* **Dataset records**
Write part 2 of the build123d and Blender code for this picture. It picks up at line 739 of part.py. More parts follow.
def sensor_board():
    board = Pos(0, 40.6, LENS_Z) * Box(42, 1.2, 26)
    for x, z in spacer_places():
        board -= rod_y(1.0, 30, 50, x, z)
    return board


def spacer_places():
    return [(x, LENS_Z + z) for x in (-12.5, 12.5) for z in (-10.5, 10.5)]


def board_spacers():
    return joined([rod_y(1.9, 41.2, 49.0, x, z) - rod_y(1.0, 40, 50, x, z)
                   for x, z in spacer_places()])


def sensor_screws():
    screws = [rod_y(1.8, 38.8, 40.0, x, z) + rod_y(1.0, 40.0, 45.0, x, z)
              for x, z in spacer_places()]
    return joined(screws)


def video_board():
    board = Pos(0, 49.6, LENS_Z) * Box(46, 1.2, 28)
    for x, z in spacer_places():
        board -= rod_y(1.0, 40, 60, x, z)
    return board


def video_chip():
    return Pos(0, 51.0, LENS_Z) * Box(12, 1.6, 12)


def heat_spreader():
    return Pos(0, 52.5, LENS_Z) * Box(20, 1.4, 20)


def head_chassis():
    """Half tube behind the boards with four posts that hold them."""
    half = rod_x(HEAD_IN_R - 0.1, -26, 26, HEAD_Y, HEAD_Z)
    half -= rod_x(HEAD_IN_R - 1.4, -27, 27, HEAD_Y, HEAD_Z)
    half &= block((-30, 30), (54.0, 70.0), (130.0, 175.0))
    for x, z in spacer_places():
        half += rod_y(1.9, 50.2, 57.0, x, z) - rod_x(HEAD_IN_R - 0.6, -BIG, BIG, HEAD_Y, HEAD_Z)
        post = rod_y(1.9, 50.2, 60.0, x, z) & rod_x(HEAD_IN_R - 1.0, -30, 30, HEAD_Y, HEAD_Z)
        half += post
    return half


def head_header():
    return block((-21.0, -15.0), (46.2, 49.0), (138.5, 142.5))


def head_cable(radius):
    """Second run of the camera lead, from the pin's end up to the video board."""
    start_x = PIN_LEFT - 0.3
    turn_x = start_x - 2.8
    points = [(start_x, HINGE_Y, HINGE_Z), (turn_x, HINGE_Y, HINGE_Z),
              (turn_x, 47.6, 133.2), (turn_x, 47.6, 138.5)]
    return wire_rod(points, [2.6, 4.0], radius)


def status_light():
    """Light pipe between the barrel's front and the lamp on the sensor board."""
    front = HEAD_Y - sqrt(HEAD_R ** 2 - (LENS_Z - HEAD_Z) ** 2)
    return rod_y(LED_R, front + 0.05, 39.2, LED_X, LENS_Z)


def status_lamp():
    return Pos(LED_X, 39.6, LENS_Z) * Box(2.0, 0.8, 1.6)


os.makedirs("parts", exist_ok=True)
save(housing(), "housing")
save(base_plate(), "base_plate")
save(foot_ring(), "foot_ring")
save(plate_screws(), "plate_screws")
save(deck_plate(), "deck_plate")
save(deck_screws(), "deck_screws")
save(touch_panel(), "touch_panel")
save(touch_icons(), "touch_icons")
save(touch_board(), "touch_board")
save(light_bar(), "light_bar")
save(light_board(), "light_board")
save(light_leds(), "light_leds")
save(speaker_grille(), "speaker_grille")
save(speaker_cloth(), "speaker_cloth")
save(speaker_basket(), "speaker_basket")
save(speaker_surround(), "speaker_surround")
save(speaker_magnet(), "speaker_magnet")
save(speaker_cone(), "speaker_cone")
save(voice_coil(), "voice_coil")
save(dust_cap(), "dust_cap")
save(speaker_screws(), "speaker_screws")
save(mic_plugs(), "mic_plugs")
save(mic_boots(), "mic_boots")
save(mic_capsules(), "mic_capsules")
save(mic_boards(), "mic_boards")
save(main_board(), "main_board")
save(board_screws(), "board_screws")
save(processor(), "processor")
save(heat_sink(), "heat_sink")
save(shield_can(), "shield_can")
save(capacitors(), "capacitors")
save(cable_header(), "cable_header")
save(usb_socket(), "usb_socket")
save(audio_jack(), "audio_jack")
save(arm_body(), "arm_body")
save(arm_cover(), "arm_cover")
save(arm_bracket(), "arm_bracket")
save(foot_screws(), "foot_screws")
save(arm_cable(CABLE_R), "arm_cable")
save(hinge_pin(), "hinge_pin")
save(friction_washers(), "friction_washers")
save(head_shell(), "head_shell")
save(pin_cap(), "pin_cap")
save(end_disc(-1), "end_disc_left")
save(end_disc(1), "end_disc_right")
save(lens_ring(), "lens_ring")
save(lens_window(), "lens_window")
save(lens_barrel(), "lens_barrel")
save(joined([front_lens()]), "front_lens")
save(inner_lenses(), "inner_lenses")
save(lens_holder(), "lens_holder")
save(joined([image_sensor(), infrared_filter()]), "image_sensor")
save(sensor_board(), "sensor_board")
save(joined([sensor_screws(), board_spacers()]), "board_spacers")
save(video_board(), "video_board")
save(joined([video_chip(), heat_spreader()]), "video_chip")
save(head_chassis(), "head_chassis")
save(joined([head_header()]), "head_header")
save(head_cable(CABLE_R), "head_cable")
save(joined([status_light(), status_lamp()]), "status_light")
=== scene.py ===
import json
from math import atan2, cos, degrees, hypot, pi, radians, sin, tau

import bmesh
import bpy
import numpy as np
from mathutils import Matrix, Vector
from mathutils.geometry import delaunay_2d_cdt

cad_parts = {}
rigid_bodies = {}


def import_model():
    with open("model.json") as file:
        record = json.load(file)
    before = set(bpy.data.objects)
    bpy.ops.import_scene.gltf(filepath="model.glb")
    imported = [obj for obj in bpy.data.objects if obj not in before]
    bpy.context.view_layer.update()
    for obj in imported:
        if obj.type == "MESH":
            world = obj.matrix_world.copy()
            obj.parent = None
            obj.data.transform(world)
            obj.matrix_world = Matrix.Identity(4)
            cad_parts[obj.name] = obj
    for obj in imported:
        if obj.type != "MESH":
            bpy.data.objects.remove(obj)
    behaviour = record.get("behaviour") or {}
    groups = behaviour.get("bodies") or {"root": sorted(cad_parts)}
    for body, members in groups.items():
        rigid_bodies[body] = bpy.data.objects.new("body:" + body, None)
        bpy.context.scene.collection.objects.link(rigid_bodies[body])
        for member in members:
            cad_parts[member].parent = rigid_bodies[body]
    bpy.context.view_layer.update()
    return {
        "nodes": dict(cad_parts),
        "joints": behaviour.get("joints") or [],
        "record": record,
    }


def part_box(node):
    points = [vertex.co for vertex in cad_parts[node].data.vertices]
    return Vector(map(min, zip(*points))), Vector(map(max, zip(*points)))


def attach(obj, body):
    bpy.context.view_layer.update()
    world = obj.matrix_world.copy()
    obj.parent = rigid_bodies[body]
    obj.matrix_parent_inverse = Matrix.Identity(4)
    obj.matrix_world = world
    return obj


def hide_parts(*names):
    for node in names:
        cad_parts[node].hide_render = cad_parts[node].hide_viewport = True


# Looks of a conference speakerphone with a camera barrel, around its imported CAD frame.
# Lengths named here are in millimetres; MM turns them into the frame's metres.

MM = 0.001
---
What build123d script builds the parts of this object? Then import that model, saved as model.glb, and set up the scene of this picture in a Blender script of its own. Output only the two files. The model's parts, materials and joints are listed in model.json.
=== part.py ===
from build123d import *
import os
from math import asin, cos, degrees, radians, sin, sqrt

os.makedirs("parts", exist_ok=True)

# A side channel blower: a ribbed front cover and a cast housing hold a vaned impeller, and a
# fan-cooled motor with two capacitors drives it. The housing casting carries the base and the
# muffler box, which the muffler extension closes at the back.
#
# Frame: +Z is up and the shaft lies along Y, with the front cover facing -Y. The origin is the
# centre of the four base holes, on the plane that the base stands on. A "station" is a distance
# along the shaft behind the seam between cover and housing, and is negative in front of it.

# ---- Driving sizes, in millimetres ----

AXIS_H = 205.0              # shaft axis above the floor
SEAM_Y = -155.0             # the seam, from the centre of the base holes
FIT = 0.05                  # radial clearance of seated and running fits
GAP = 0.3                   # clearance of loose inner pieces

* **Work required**
Give again, word for word, only the lines running from the line with "cad_parts[obj.name] = obj" through the line with "bpy.context.scene.collection.objects.link(rigid_bodies[body])"; include both of those lines.

* **Worked answer**
            cad_parts[obj.name] = obj
    for obj in imported:
        if obj.type != "MESH":
            bpy.data.objects.remove(obj)
    behaviour = record.get("behaviour") or {}
    groups = behaviour.get("bodies") or {"root": sorted(cad_parts)}
    for body, members in groups.items():
        rigid_bodies[body] = bpy.data.objects.new("body:" + body, None)
        bpy.context.scene.collection.objects.link(rigid_bodies[body])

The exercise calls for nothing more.